Part of a data file:
|---|
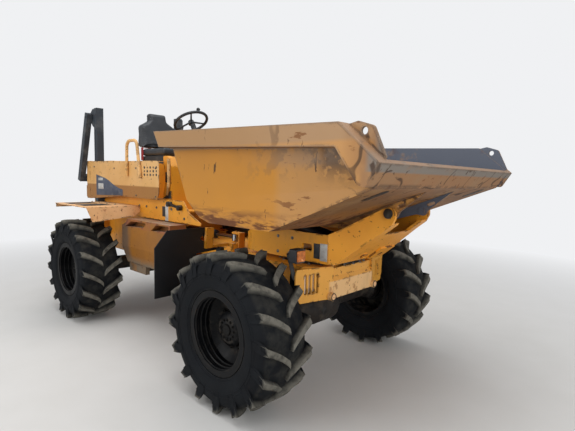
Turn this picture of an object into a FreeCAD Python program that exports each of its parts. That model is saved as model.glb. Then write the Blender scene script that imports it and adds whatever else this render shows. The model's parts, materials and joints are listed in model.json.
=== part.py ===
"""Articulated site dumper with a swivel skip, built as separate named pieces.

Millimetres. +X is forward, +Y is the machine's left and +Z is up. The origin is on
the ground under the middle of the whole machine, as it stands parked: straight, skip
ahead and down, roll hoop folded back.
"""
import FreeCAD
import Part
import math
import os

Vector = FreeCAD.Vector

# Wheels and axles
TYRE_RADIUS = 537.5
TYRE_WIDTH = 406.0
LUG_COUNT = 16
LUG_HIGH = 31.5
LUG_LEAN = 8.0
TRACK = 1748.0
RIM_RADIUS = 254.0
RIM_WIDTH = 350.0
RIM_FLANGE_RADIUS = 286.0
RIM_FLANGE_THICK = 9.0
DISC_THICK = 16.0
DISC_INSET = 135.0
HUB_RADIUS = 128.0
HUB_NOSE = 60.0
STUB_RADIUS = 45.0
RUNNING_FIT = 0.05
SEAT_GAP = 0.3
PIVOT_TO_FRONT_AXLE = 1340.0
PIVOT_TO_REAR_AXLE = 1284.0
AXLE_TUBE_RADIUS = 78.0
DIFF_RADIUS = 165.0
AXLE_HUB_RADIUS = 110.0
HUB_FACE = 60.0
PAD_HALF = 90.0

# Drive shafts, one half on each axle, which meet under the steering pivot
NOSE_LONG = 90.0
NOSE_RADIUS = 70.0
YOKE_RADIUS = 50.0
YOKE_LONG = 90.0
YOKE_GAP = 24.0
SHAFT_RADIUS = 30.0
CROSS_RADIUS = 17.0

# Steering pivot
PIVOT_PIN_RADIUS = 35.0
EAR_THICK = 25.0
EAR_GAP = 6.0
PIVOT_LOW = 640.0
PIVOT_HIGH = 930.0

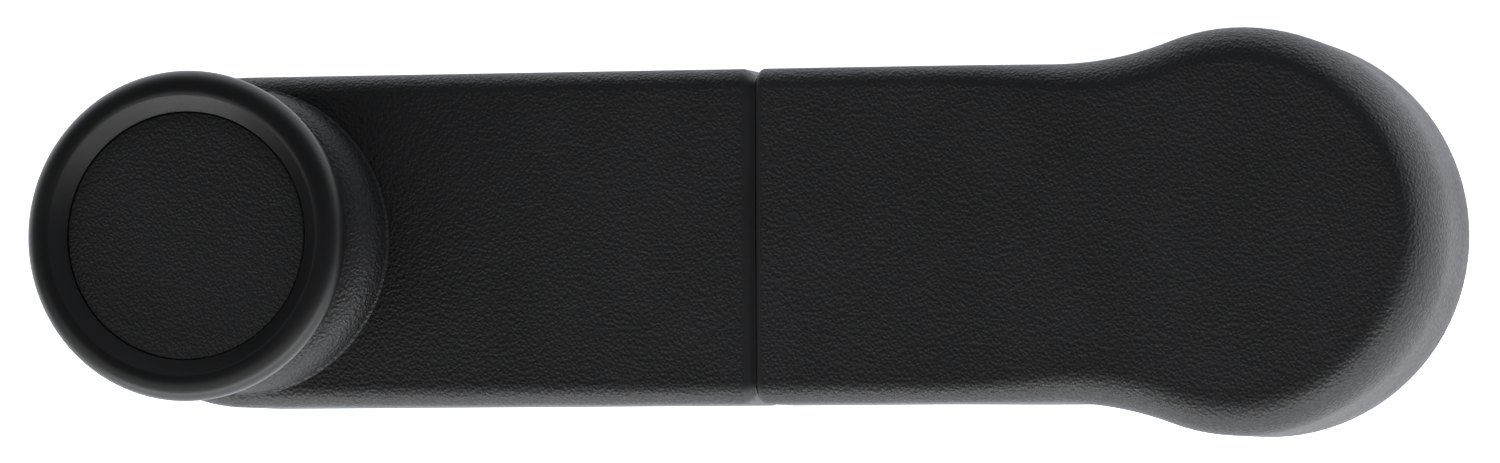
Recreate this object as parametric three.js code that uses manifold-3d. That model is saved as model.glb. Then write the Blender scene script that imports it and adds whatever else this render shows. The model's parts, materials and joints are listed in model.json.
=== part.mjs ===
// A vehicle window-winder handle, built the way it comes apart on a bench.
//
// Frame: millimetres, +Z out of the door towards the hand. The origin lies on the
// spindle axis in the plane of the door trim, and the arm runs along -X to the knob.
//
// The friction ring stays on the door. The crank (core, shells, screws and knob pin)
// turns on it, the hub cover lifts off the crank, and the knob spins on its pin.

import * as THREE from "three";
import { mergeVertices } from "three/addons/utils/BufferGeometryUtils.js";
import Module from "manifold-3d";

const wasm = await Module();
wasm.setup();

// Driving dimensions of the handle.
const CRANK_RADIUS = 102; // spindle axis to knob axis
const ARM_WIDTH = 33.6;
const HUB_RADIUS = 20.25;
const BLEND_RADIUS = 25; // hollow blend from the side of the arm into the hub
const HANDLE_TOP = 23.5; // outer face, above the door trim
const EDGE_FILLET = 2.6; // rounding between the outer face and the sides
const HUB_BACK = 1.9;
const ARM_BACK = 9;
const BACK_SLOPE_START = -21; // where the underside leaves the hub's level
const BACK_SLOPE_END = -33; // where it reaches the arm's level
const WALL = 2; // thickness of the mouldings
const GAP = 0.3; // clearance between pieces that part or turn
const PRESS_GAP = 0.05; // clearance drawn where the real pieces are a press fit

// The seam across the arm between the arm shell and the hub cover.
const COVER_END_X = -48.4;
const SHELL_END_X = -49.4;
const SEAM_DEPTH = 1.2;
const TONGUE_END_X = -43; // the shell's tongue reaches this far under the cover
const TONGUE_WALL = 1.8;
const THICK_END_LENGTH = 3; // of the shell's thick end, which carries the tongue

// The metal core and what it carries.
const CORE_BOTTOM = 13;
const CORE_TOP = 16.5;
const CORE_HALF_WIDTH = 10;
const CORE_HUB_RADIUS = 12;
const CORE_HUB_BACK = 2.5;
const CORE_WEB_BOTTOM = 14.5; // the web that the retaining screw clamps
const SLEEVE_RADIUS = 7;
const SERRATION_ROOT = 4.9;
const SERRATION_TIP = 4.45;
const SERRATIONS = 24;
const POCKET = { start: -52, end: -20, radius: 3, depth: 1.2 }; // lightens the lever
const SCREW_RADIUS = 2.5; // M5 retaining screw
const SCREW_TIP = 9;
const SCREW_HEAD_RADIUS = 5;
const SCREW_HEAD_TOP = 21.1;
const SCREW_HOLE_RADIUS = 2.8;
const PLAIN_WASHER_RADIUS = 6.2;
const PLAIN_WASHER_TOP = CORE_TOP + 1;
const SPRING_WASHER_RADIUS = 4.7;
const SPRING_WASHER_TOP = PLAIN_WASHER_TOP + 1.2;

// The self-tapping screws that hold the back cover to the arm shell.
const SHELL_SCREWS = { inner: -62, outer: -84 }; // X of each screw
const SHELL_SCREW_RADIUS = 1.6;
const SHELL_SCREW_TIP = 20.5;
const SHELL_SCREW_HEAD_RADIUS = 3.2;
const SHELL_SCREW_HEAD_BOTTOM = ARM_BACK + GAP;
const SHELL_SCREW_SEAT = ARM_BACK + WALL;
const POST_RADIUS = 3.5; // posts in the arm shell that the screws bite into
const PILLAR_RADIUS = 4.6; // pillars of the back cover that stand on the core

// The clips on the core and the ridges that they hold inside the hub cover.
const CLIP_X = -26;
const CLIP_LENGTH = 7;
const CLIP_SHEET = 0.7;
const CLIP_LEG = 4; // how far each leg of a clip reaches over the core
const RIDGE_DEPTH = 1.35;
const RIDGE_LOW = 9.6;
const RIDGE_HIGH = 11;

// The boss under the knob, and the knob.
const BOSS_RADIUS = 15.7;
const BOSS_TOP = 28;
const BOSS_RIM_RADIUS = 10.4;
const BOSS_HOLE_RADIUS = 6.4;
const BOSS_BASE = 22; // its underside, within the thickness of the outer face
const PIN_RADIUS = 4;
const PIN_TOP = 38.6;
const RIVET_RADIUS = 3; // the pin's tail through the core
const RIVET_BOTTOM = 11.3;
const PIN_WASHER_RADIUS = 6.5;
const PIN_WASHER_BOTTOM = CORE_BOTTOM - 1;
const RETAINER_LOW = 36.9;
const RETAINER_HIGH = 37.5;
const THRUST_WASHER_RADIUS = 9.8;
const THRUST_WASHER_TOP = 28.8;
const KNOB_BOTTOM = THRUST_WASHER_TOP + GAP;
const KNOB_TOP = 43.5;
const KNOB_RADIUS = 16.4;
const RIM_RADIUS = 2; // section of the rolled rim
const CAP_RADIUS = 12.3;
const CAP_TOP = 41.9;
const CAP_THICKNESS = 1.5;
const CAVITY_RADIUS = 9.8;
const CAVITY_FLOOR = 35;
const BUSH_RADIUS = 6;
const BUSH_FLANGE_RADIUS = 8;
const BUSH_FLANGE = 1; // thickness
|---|
=== OBJECTIVE ===
Repeat all the records. Match each line exactly.

=== EXERCISE RESPONSE ===
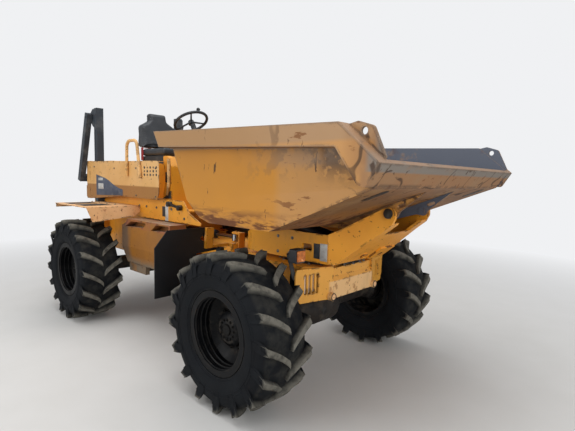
Turn this picture of an object into a FreeCAD Python program that exports each of its parts. That model is saved as model.glb. Then write the Blender scene script that imports it and adds whatever else this render shows. The model's parts, materials and joints are listed in model.json.
=== part.py ===
"""Articulated site dumper with a swivel skip, built as separate named pieces.

Millimetres. +X is forward, +Y is the machine's left and +Z is up. The origin is on
the ground under the middle of the whole machine, as it stands parked: straight, skip
ahead and down, roll hoop folded back.
"""
import FreeCAD
import Part
import math
import os

Vector = FreeCAD.Vector

# Wheels and axles
TYRE_RADIUS = 537.5
TYRE_WIDTH = 406.0
LUG_COUNT = 16
LUG_HIGH = 31.5
LUG_LEAN = 8.0
TRACK = 1748.0
RIM_RADIUS = 254.0
RIM_WIDTH = 350.0
RIM_FLANGE_RADIUS = 286.0
RIM_FLANGE_THICK = 9.0
DISC_THICK = 16.0
DISC_INSET = 135.0
HUB_RADIUS = 128.0
HUB_NOSE = 60.0
STUB_RADIUS = 45.0
RUNNING_FIT = 0.05
SEAT_GAP = 0.3
PIVOT_TO_FRONT_AXLE = 1340.0
PIVOT_TO_REAR_AXLE = 1284.0
AXLE_TUBE_RADIUS = 78.0
DIFF_RADIUS = 165.0
AXLE_HUB_RADIUS = 110.0
HUB_FACE = 60.0
PAD_HALF = 90.0

# Drive shafts, one half on each axle, which meet under the steering pivot
NOSE_LONG = 90.0
NOSE_RADIUS = 70.0
YOKE_RADIUS = 50.0
YOKE_LONG = 90.0
YOKE_GAP = 24.0
SHAFT_RADIUS = 30.0
CROSS_RADIUS = 17.0

# Steering pivot
PIVOT_PIN_RADIUS = 35.0
EAR_THICK = 25.0
EAR_GAP = 6.0
PIVOT_LOW = 640.0
PIVOT_HIGH = 930.0

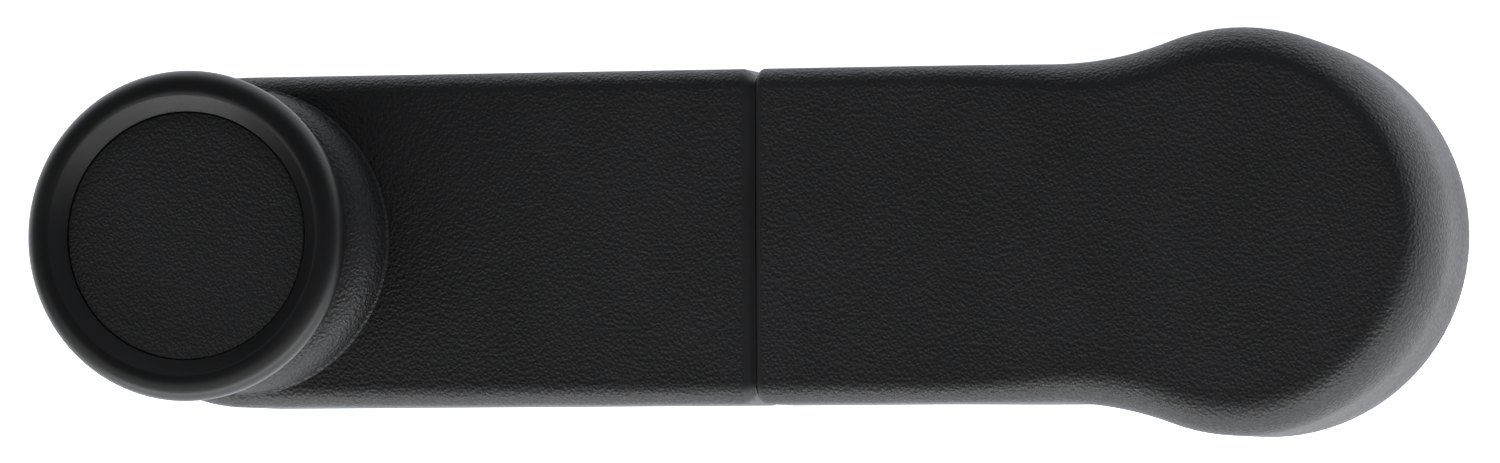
Recreate this object as parametric three.js code that uses manifold-3d. That model is saved as model.glb. Then write the Blender scene script that imports it and adds whatever else this render shows. The model's parts, materials and joints are listed in model.json.
=== part.mjs ===
// A vehicle window-winder handle, built the way it comes apart on a bench.
//
// Frame: millimetres, +Z out of the door towards the hand. The origin lies on the
// spindle axis in the plane of the door trim, and the arm runs along -X to the knob.
//
// The friction ring stays on the door. The crank (core, shells, screws and knob pin)
// turns on it, the hub cover lifts off the crank, and the knob spins on its pin.

import * as THREE from "three";
import { mergeVertices } from "three/addons/utils/BufferGeometryUtils.js";
import Module from "manifold-3d";

const wasm = await Module();
wasm.setup();

// Driving dimensions of the handle.
const CRANK_RADIUS = 102; // spindle axis to knob axis
const ARM_WIDTH = 33.6;
const HUB_RADIUS = 20.25;
const BLEND_RADIUS = 25; // hollow blend from the side of the arm into the hub
const HANDLE_TOP = 23.5; // outer face, above the door trim
const EDGE_FILLET = 2.6; // rounding between the outer face and the sides
const HUB_BACK = 1.9;
const ARM_BACK = 9;
const BACK_SLOPE_START = -21; // where the underside leaves the hub's level
const BACK_SLOPE_END = -33; // where it reaches the arm's level
const WALL = 2; // thickness of the mouldings
const GAP = 0.3; // clearance between pieces that part or turn
const PRESS_GAP = 0.05; // clearance drawn where the real pieces are a press fit

// The seam across the arm between the arm shell and the hub cover.
const COVER_END_X = -48.4;
const SHELL_END_X = -49.4;
const SEAM_DEPTH = 1.2;
const TONGUE_END_X = -43; // the shell's tongue reaches this far under the cover
const TONGUE_WALL = 1.8;
const THICK_END_LENGTH = 3; // of the shell's thick end, which carries the tongue

// The metal core and what it carries.
const CORE_BOTTOM = 13;
const CORE_TOP = 16.5;
const CORE_HALF_WIDTH = 10;
const CORE_HUB_RADIUS = 12;
const CORE_HUB_BACK = 2.5;
const CORE_WEB_BOTTOM = 14.5; // the web that the retaining screw clamps
const SLEEVE_RADIUS = 7;
const SERRATION_ROOT = 4.9;
const SERRATION_TIP = 4.45;
const SERRATIONS = 24;
const POCKET = { start: -52, end: -20, radius: 3, depth: 1.2 }; // lightens the lever
const SCREW_RADIUS = 2.5; // M5 retaining screw
const SCREW_TIP = 9;
const SCREW_HEAD_RADIUS = 5;
const SCREW_HEAD_TOP = 21.1;
const SCREW_HOLE_RADIUS = 2.8;
const PLAIN_WASHER_RADIUS = 6.2;
const PLAIN_WASHER_TOP = CORE_TOP + 1;
const SPRING_WASHER_RADIUS = 4.7;
const SPRING_WASHER_TOP = PLAIN_WASHER_TOP + 1.2;

// The self-tapping screws that hold the back cover to the arm shell.
const SHELL_SCREWS = { inner: -62, outer: -84 }; // X of each screw
const SHELL_SCREW_RADIUS = 1.6;
const SHELL_SCREW_TIP = 20.5;
const SHELL_SCREW_HEAD_RADIUS = 3.2;
const SHELL_SCREW_HEAD_BOTTOM = ARM_BACK + GAP;
const SHELL_SCREW_SEAT = ARM_BACK + WALL;
const POST_RADIUS = 3.5; // posts in the arm shell that the screws bite into
const PILLAR_RADIUS = 4.6; // pillars of the back cover that stand on the core

// The clips on the core and the ridges that they hold inside the hub cover.
const CLIP_X = -26;
const CLIP_LENGTH = 7;
const CLIP_SHEET = 0.7;
const CLIP_LEG = 4; // how far each leg of a clip reaches over the core
const RIDGE_DEPTH = 1.35;
const RIDGE_LOW = 9.6;
const RIDGE_HIGH = 11;

// The boss under the knob, and the knob.
const BOSS_RADIUS = 15.7;
const BOSS_TOP = 28;
const BOSS_RIM_RADIUS = 10.4;
const BOSS_HOLE_RADIUS = 6.4;
const BOSS_BASE = 22; // its underside, within the thickness of the outer face
const PIN_RADIUS = 4;
const PIN_TOP = 38.6;
const RIVET_RADIUS = 3; // the pin's tail through the core
const RIVET_BOTTOM = 11.3;
const PIN_WASHER_RADIUS = 6.5;
const PIN_WASHER_BOTTOM = CORE_BOTTOM - 1;
const RETAINER_LOW = 36.9;
const RETAINER_HIGH = 37.5;
const THRUST_WASHER_RADIUS = 9.8;
const THRUST_WASHER_TOP = 28.8;
const KNOB_BOTTOM = THRUST_WASHER_TOP + GAP;
const KNOB_TOP = 43.5;
const KNOB_RADIUS = 16.4;
const RIM_RADIUS = 2; // section of the rolled rim
const CAP_RADIUS = 12.3;
const CAP_TOP = 41.9;
const CAP_THICKNESS = 1.5;
const CAVITY_RADIUS = 9.8;
const CAVITY_FLOOR = 35;
const BUSH_RADIUS = 6;
const BUSH_FLANGE_RADIUS = 8;
const BUSH_FLANGE = 1; // thickness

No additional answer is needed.